CAD and scene scripts:
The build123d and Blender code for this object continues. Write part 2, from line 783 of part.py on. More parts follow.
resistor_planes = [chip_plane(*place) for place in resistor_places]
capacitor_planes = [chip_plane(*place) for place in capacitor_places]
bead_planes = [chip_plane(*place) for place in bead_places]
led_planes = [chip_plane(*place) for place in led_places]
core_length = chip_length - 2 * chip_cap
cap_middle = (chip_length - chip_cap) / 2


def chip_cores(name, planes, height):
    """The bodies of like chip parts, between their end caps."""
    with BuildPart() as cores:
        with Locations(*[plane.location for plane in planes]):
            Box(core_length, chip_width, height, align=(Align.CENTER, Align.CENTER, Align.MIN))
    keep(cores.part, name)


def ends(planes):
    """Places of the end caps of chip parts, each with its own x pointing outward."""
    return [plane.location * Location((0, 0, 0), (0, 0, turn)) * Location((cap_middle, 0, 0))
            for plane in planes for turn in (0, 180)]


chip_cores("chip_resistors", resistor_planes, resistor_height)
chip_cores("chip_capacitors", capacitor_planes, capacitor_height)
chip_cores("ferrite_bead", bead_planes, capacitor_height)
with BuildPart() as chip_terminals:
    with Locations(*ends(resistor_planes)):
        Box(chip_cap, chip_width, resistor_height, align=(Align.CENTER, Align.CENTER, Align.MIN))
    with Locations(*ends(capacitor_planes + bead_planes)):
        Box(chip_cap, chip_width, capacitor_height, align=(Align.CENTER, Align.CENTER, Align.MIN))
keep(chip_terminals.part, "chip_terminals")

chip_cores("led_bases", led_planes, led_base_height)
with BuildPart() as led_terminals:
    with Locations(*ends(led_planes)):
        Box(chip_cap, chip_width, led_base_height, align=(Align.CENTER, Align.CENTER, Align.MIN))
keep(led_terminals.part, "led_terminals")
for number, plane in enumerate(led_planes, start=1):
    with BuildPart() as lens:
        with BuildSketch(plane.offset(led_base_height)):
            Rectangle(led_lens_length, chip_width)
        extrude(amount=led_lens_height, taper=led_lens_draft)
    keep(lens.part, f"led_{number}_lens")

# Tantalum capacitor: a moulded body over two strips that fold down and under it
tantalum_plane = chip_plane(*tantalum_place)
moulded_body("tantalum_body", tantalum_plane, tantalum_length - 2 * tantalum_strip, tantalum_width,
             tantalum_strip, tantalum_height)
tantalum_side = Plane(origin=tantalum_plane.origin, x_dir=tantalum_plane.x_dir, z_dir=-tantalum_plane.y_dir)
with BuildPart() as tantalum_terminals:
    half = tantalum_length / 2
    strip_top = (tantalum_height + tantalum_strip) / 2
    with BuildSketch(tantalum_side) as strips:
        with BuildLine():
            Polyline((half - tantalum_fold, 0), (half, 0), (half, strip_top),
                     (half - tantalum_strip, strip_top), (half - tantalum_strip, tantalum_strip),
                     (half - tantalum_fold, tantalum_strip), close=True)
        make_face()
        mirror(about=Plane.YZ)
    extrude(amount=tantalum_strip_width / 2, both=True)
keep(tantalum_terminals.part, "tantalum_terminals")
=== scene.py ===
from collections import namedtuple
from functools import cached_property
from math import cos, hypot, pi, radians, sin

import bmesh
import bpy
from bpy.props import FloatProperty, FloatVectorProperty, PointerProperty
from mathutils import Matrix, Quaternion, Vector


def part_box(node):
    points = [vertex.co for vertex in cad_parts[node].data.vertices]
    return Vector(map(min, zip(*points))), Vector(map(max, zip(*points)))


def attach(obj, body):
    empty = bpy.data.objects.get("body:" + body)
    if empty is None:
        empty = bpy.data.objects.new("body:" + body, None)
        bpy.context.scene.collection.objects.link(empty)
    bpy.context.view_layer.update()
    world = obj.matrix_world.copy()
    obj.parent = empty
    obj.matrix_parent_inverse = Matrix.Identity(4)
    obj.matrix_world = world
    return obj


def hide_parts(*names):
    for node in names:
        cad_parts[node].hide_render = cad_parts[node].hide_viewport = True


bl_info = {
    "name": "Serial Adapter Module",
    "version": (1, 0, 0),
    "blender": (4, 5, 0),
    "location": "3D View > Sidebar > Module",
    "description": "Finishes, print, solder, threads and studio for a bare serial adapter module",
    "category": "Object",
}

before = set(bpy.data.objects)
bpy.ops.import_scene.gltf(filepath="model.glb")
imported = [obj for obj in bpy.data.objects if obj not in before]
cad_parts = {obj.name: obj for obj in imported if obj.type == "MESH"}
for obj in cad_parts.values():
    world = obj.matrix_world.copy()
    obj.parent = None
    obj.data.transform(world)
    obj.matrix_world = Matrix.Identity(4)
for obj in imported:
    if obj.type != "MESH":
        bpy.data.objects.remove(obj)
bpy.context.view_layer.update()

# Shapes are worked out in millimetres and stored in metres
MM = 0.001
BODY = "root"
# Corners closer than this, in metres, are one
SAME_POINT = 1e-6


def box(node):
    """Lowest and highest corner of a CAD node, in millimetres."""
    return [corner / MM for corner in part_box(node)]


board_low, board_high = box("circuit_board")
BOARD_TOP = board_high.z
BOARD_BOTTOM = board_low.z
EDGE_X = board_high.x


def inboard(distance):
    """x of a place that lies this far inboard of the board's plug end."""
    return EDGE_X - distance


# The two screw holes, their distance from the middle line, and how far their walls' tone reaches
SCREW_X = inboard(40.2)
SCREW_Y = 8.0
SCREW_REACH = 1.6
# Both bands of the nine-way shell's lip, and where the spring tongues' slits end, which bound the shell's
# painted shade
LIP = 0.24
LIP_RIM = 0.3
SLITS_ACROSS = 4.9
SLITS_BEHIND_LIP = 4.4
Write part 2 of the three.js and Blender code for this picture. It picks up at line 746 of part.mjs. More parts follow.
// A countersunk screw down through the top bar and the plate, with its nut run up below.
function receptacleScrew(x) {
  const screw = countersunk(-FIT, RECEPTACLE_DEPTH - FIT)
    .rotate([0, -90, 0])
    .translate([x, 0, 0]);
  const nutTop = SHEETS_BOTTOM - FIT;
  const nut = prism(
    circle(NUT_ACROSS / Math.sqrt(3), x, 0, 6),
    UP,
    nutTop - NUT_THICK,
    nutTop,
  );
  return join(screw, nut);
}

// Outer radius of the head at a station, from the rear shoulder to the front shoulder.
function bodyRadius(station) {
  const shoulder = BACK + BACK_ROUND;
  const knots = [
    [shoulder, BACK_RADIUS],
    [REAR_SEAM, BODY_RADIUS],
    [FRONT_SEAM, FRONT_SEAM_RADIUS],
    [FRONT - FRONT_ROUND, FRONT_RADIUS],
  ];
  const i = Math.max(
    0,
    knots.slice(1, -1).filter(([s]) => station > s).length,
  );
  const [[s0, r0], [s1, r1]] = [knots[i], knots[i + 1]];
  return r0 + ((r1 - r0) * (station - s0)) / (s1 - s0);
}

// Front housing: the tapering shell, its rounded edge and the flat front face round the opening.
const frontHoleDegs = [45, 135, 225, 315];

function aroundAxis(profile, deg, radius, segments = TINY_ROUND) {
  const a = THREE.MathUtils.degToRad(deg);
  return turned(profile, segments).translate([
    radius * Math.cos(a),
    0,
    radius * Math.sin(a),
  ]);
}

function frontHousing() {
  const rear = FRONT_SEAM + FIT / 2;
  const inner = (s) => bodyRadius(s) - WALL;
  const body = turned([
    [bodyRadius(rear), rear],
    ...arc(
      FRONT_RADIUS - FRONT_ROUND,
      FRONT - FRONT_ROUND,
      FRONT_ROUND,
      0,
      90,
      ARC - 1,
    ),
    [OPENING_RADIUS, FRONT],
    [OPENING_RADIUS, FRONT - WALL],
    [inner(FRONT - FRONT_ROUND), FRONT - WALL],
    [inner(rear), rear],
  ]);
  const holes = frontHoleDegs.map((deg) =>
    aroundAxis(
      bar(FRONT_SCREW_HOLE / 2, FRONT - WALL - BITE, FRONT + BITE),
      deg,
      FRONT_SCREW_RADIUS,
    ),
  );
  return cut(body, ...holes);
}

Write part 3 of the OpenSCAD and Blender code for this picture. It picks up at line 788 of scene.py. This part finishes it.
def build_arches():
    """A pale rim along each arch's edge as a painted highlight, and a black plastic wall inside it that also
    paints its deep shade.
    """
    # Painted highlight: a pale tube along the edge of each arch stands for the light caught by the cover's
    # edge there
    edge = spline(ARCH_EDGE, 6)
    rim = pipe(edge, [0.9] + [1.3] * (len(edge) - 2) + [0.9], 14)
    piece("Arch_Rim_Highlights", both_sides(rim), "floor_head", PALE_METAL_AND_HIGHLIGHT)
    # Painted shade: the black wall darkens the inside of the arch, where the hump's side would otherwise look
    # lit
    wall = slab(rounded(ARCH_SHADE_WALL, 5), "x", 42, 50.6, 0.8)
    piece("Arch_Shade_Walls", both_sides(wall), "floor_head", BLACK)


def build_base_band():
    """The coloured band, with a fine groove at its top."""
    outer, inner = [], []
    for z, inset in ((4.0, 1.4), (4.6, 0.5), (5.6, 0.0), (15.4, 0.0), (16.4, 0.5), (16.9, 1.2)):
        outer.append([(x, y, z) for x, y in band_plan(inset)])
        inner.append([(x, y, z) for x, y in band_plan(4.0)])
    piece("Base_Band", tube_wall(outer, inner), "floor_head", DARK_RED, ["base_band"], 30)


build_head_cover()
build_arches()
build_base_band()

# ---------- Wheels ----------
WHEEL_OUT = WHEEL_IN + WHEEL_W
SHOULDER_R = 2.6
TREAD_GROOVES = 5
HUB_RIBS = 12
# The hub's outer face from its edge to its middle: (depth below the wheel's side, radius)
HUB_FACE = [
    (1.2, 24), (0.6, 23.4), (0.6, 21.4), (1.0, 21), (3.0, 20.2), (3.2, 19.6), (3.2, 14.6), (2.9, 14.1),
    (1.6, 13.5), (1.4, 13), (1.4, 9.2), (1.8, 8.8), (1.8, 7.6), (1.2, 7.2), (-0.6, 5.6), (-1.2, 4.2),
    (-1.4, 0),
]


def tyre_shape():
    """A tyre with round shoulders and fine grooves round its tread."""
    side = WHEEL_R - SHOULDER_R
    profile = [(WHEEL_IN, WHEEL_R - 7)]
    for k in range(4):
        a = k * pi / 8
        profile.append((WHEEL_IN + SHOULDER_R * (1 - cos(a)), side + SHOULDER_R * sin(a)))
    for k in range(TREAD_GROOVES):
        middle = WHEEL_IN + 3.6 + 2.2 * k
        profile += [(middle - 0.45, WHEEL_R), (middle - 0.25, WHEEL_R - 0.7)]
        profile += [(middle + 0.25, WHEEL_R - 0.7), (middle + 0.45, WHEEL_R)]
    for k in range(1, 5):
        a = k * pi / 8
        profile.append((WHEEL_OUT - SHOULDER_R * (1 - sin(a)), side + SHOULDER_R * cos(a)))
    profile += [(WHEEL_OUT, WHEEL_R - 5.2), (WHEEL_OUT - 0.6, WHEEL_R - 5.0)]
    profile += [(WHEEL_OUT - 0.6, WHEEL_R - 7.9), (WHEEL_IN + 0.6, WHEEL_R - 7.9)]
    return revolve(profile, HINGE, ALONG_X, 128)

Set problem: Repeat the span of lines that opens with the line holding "# Tantalum capacitor: a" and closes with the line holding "before = set(bpy.data.objects)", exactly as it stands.

Worked answer:
# Tantalum capacitor: a moulded body over two strips that fold down and under it
tantalum_plane = chip_plane(*tantalum_place)
moulded_body("tantalum_body", tantalum_plane, tantalum_length - 2 * tantalum_strip, tantalum_width,
             tantalum_strip, tantalum_height)
tantalum_side = Plane(origin=tantalum_plane.origin, x_dir=tantalum_plane.x_dir, z_dir=-tantalum_plane.y_dir)
with BuildPart() as tantalum_terminals:
    half = tantalum_length / 2
    strip_top = (tantalum_height + tantalum_strip) / 2
    with BuildSketch(tantalum_side) as strips:
        with BuildLine():
            Polyline((half - tantalum_fold, 0), (half, 0), (half, strip_top),
                     (half - tantalum_strip, strip_top), (half - tantalum_strip, tantalum_strip),
                     (half - tantalum_fold, tantalum_strip), close=True)
        make_face()
        mirror(about=Plane.YZ)
    extrude(amount=tantalum_strip_width / 2, both=True)
keep(tantalum_terminals.part, "tantalum_terminals")
=== scene.py ===
from collections import namedtuple
from functools import cached_property
from math import cos, hypot, pi, radians, sin

import bmesh
import bpy
from bpy.props import FloatProperty, FloatVectorProperty, PointerProperty
from mathutils import Matrix, Quaternion, Vector


def part_box(node):
    points = [vertex.co for vertex in cad_parts[node].data.vertices]
    return Vector(map(min, zip(*points))), Vector(map(max, zip(*points)))


def attach(obj, body):
    empty = bpy.data.objects.get("body:" + body)
    if empty is None:
        empty = bpy.data.objects.new("body:" + body, None)
        bpy.context.scene.collection.objects.link(empty)
    bpy.context.view_layer.update()
    world = obj.matrix_world.copy()
    obj.parent = empty
    obj.matrix_parent_inverse = Matrix.Identity(4)
    obj.matrix_world = world
    return obj


def hide_parts(*names):
    for node in names:
        cad_parts[node].hide_render = cad_parts[node].hide_viewport = True


bl_info = {
    "name": "Serial Adapter Module",
    "version": (1, 0, 0),
    "blender": (4, 5, 0),
    "location": "3D View > Sidebar > Module",
    "description": "Finishes, print, solder, threads and studio for a bare serial adapter module",
    "category": "Object",
}

before = set(bpy.data.objects)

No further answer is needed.